Molecular level structure and dynamics of electrolytes using ¹⁷O nuclear magnetic resonance spectroscopy

Electrolytes help harness the energy from electrochemical processes by serving as solvents and transport media for redox-active ions. Molecular-level interactions between ionic solutes and solvent molecules - commonly referred to as solvation phenomena - give rise to many functional properties of electrolytes such as ionic conductivity, viscosity, and stability. It is critical to understand the evolution of solvation phenomena as a function of competing counterions and solvent mixtures to predict and design the optimal electrolyte for a target application. Probing oxygen environments is of great interest as oxygens are located at strategic molecular sites in battery solvents and are directly involved in inter- and intramolecular solvation interactions.
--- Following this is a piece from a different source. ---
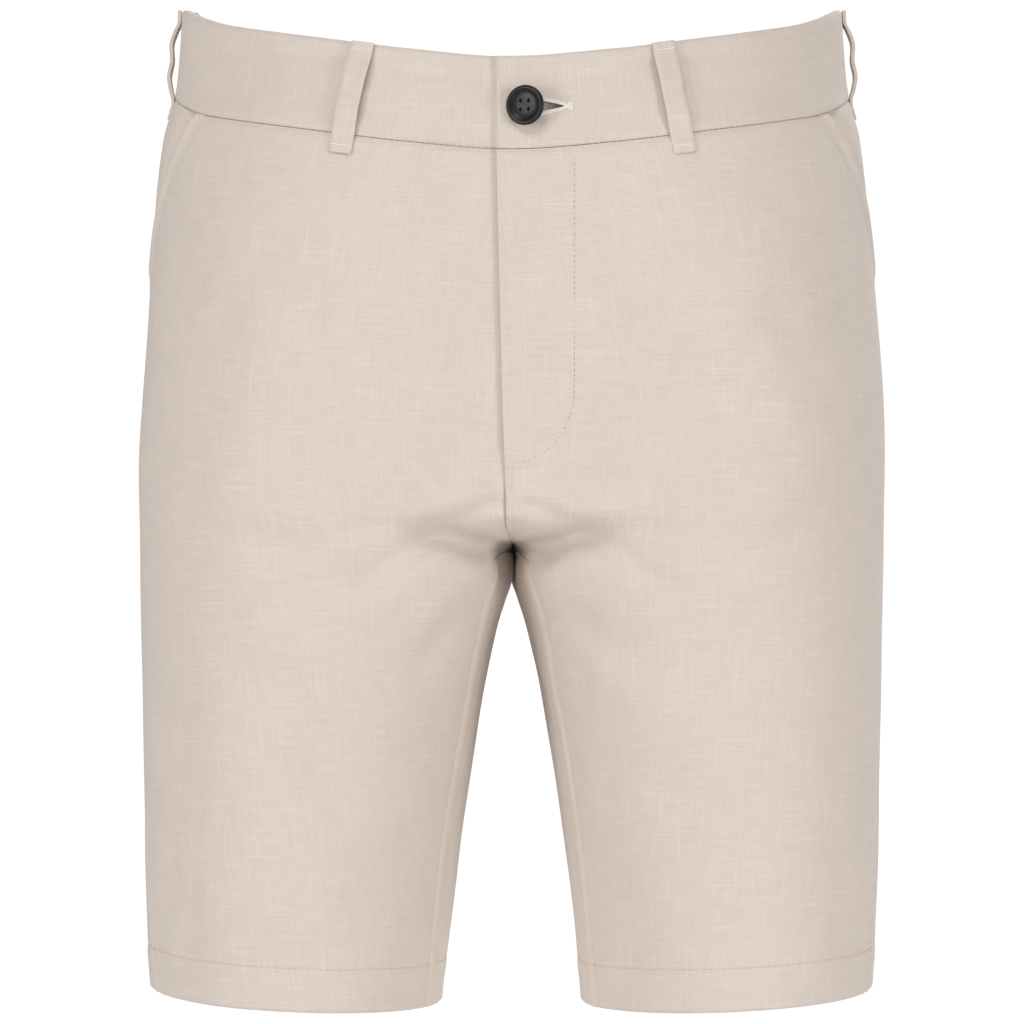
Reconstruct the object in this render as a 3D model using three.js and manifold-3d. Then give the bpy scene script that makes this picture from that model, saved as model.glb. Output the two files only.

NMR signals from ¹⁷O nuclei in battery electrolytes offer nondestructive bulk measurements of isotropic shielding, electric field gradient tensors, and transverse and longitudinal relaxation rates, which are excellent means for probing structure, bonding, and dynamics of both solute and solvent molecules. This article describes the use of ¹⁷O NMR spectroscopy in probing the solvation structures of various electrolyte systems ranging from transition metal ions in aqueous solution to lithium cations in organic solvent mixtures.